:: Stated problem ::
Take the entries below and print only the lines from the one with "for name, piece" through the one with "obj.parent = empty", exactly as they stand, both ends included.

>> Begin Entries supplied

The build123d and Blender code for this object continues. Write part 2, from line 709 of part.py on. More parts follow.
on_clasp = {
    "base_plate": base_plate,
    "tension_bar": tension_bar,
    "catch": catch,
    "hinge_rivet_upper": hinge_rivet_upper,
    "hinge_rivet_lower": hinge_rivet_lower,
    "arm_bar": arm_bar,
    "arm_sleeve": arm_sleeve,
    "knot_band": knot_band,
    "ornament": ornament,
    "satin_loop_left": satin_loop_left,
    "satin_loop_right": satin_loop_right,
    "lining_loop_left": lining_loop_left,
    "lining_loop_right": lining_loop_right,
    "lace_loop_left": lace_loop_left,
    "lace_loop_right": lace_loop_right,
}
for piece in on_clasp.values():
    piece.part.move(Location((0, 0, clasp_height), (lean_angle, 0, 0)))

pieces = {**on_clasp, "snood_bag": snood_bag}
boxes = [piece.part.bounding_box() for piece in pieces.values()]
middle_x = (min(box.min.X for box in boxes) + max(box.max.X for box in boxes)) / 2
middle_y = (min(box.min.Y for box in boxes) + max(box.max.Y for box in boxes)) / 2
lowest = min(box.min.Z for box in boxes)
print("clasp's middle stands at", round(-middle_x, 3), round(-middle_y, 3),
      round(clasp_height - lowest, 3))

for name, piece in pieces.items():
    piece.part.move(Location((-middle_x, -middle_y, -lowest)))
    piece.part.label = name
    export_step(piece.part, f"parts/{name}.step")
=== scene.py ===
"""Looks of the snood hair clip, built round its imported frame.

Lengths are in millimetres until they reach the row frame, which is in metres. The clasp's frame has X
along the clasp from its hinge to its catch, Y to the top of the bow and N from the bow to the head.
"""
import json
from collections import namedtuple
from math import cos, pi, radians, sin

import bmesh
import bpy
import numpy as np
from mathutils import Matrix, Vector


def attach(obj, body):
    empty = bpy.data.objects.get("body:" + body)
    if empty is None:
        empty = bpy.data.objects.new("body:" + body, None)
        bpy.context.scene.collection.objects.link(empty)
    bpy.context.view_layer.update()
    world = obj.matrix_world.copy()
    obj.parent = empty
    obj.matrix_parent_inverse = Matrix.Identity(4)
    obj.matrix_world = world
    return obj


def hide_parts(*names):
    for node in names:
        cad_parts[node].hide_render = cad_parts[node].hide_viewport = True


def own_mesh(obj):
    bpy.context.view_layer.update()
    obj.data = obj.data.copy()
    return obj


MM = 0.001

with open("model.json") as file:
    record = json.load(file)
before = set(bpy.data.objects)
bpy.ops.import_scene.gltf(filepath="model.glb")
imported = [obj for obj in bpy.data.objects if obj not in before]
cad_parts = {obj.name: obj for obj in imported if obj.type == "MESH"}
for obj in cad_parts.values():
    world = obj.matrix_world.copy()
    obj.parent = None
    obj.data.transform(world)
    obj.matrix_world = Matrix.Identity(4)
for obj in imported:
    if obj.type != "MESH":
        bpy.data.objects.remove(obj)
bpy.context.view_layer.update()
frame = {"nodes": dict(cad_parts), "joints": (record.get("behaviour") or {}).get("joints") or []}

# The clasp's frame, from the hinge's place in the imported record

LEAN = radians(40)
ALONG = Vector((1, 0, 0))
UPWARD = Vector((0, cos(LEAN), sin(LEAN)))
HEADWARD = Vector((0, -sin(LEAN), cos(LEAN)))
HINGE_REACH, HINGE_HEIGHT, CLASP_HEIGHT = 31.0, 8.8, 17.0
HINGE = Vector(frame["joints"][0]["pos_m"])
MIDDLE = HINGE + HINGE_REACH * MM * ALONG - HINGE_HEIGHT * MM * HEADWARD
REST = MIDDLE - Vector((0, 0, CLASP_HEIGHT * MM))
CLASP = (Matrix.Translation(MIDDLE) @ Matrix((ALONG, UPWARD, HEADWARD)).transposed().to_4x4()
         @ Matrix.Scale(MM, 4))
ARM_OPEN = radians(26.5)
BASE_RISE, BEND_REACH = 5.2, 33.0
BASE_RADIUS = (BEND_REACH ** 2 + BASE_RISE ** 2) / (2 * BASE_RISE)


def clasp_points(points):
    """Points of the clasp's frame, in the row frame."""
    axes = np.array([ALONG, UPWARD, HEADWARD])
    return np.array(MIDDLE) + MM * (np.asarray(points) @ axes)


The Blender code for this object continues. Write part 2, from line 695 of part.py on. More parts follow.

>> End Entries supplied

:: Exercise solution ::
for name, piece in pieces.items():
    piece.part.move(Location((-middle_x, -middle_y, -lowest)))
    piece.part.label = name
    export_step(piece.part, f"parts/{name}.step")
=== scene.py ===
"""Looks of the snood hair clip, built round its imported frame.

Lengths are in millimetres until they reach the row frame, which is in metres. The clasp's frame has X
along the clasp from its hinge to its catch, Y to the top of the bow and N from the bow to the head.
"""
import json
from collections import namedtuple
from math import cos, pi, radians, sin

import bmesh
import bpy
import numpy as np
from mathutils import Matrix, Vector


def attach(obj, body):
    empty = bpy.data.objects.get("body:" + body)
    if empty is None:
        empty = bpy.data.objects.new("body:" + body, None)
        bpy.context.scene.collection.objects.link(empty)
    bpy.context.view_layer.update()
    world = obj.matrix_world.copy()
    obj.parent = empty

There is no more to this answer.